O Brasil vive um momento histórico do ponto de vista de seu desenvolvimento econômico e de sua inserção como liderança na dinâmica econômica e política global. Na última década, o País vem redefinindo seu lugar na economia mundial e ampliando seus níveis de crescimento econômico e perspectivas de desenvolvimento. Mas o Brasil é ainda um dos países mais desiguais na América Latina e no mundo.

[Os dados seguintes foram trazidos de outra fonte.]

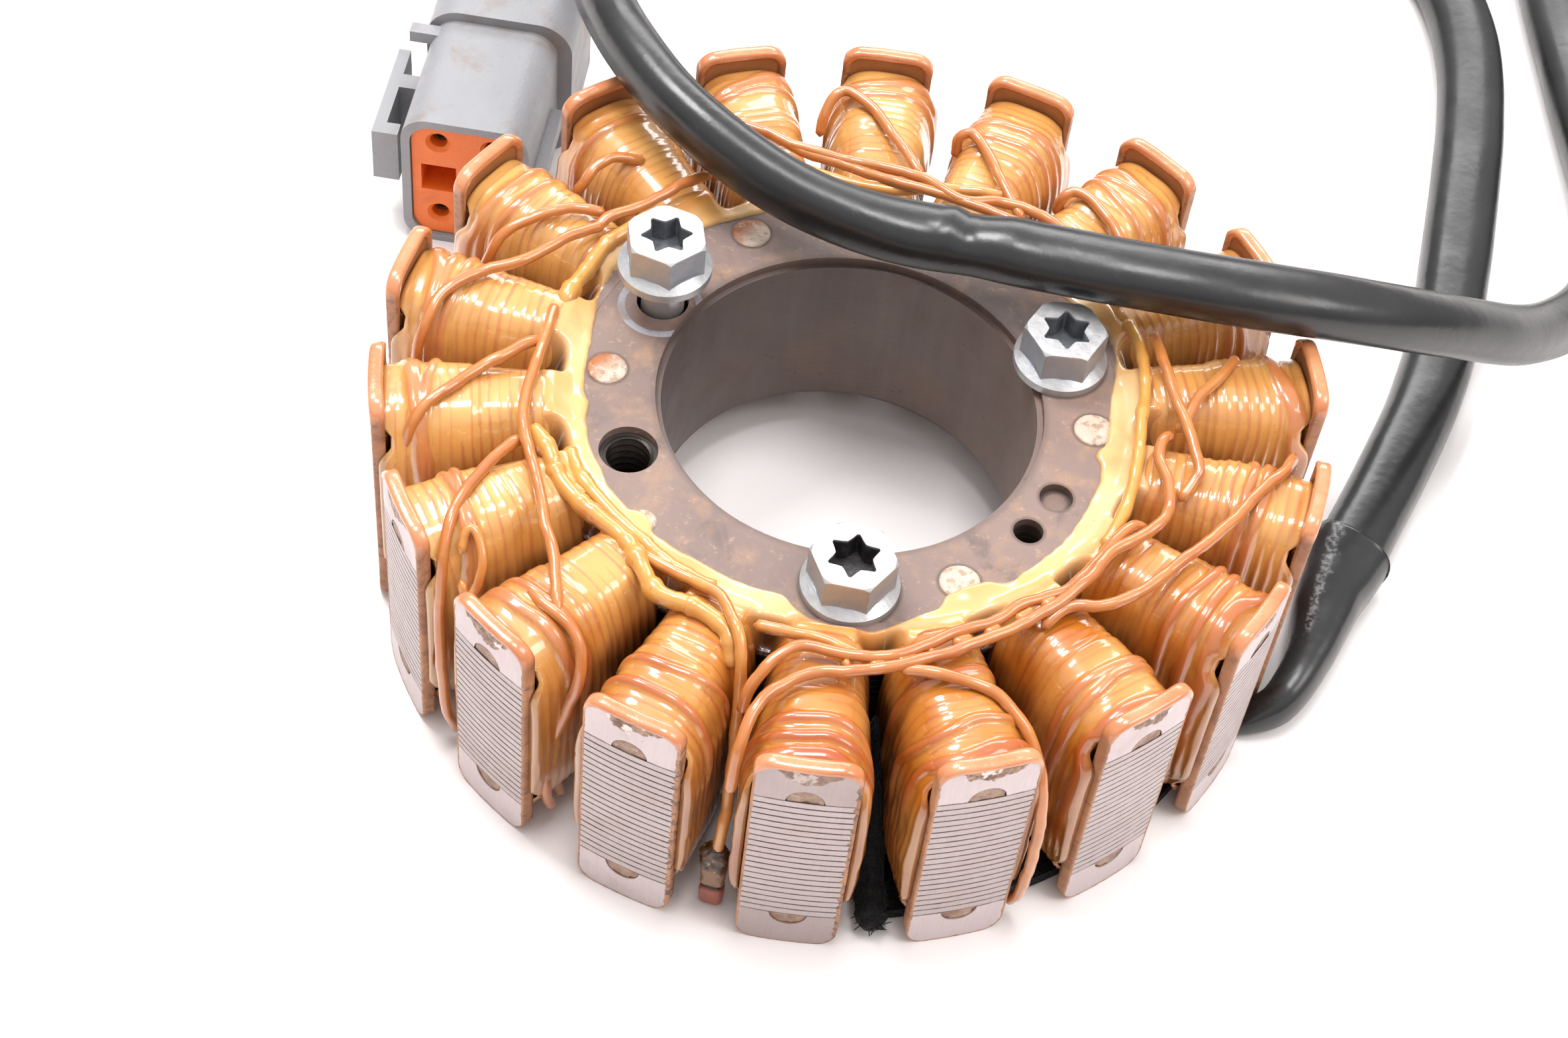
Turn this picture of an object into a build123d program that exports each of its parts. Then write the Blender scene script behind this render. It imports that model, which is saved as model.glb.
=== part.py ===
"""Wound stator: eighteen-pole laminated core with folded end plates, varnished
coils, three resting flange bolts and a sheathed lead with a sealed connector.

Millimetres, +Z up. The origin is on the surface it stands on, below the axis
of the central bore. Pole 1 points to -Y and the poles count anticlockwise.
"""
from build123d import *
import os
from math import cos, sin, tan, pi, radians, degrees, hypot, atan2

os.makedirs("parts", exist_ok=True)

# ---------------------------------------------------------------- dimensions
N_POLES = 18
R_OUT = 64.0            # ground pole faces
R_BORE = 25.5           # laminations
R_PLATE_BORE = 26.3     # end plates are bored a little larger
R_RING = 37.5           # bottom of the slots
LAM_T = 1.25            # one lamination
N_LAM = 21
PLATE_T = 1.2
STACK = LAM_T * N_LAM   # 26.25
Z_MID = 20.0            # mid height of the core; it stands on its folded tips
TIP_Z = 20.0            # folded tips reach this far above and below mid height
NECK_W = 7.0
FACE_W = 13.0
SHOE_R0, SHOE_R1 = 61.25, 62.2   # back of the pole shoe, at the neck and at its edge
TIP_T = 1.4             # thickness of a folded tip, coating included
TIP_CORNER = 2.6
NOTCH_R = 2.45          # relief notch at the root of each folded tip

Z_LAM0 = Z_MID - STACK / 2
Z_LAM1 = Z_MID + STACK / 2
Z_HUB0 = Z_LAM0 - PLATE_T
Z_HUB1 = Z_LAM1 + PLATE_T

# holes in the hub: (radius of position, angle)
BOLTS = [(31.7, -85.5), (30.2, 22.5), (30.45, 153.4)]
BOLT_CLEAR_R = 3.6
TAPPED = (31.4, -154.3)
TAPPED_R = 3.4          # M8 core hole
TAPPED_PLATE_R = 3.95
DOWEL_HOLE = (31.2, -37.0)
DOWEL_R = 2.0
BLIND_HOLE = (31.0, -23.8)
BLIND_R = 2.25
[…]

A dinâmica entre crescimento econômico e superação das desigualdades está colocada como uma atualíssima e premente questão na agenda pública do País, estratégica para incidir sobre os rumos do desenvolvimento brasileiro. A eleição de uma mulher presidenta do Brasil, Dilma Rousseff, com uma história política própria, sujeito da luta contra o regime autoritário, é um fato inédito na história do País, representando uma ruptura simbólica de grande relevância com a perspectiva tradicional e patriarcal de acesso ao poder. Mas como falou a Presidenta Dilma na ONU, o fato de ela ter sido eleita presidenta não significa a igualdade para as mulheres no Brasil. Ter uma mulher na presidência impõe como questão a prioridade da promoção dos direitos das mulheres.
Nesse contexto temos condições de avançar na cidadania das mulheres. Quero saudar nesse momento a afirmação da Presidenta Dilma, na Abertura desta 3ª Conferência Nacional de Políticas para as Mulheres, sobre a permanência da Secretária de Políticas para Mulheres. Suas palavras foram contundentes na afirmação dessa questão. Temos certeza e por isso lutaremos que essa permanência se estenda também para a Secretária de Promoção da Igualdade Racial.
*Maria Betânia Ávila, representando o SOS Corpo Instituto Feminista para a Democracia e a Articulação de Mulheres Brasileiras (AMB) – conferência apresentada no Painel 3 da 3ª Conferência Nacional de Políticas para Mulheres " Enfrentamento das Desigualdades e a Autonomia das Mulheres", Brasília, 14 de dezembro de 2011.